Where will that leave Democrats going forward and Republicans in the post-Trump years?

If Democrats want to present themselves as capable of international leadership and to recapture centrist voters (“soccer moms,” white-collar workers, etc.) they’d be well advised to reclaim the Democratic tradition of Truman-Kennedy-Bill Clinton on foreign policy and to position themselves as defenders of real American values (e.g. free speech, democratic institutions).

On the Republican side, the uneasy divide between pro-Trump Republicans (including libertarian isolationists), on one hand, and, on the other, traditional Republican who favor a strong military and bold international leadership mirrors to a great extent the larger battle for the soul of the GOP. If the GOP really is going to go the way of Trump and Stephen K. Bannon, its foreign policy will reflect the worst of Trump’s America First philosophy; if, however, sober adults prevail and Trumpists get drummed out (or leave in a huff), at some point, we may well see a return to a foreign policy associated with traditional Republican internationalists — e.g.

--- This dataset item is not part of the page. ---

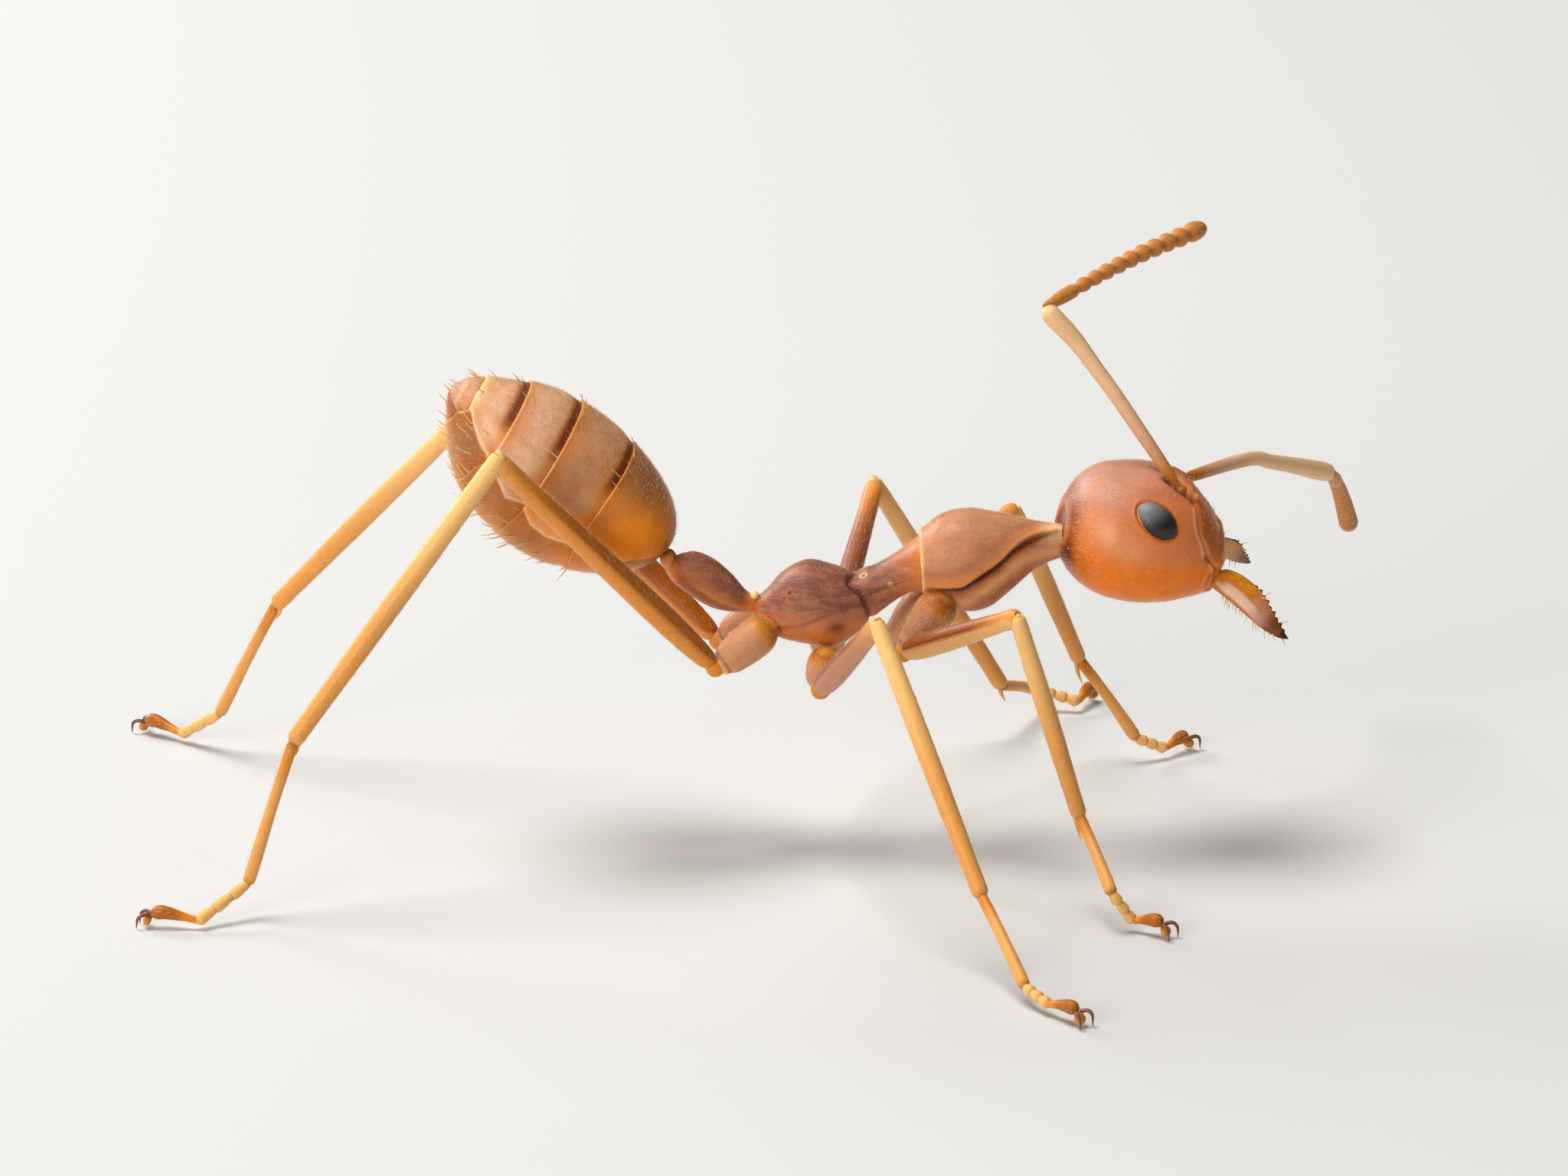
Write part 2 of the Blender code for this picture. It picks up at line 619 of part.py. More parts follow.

Sens. Marco Rubio (Fla.), Bob Corker (Tenn.), John McCain (Ariz.), Rob Portman (Ohio).

For now, Democrats, especially those with an eye on 2020, would do well to oppose Trump’s sidling up to dictators, repudiation of international agreements, Middle East retrenchment and hostility to our North American neighbors. The ability to discern which nations are friends and which are foes is a prerequisite (or used to be) for the job of commander in chief.

Each new president tends to be a repudiation of the last. So hopefully the winner in 2020 will fully embrace responsible world leadership and defense of universal human rights.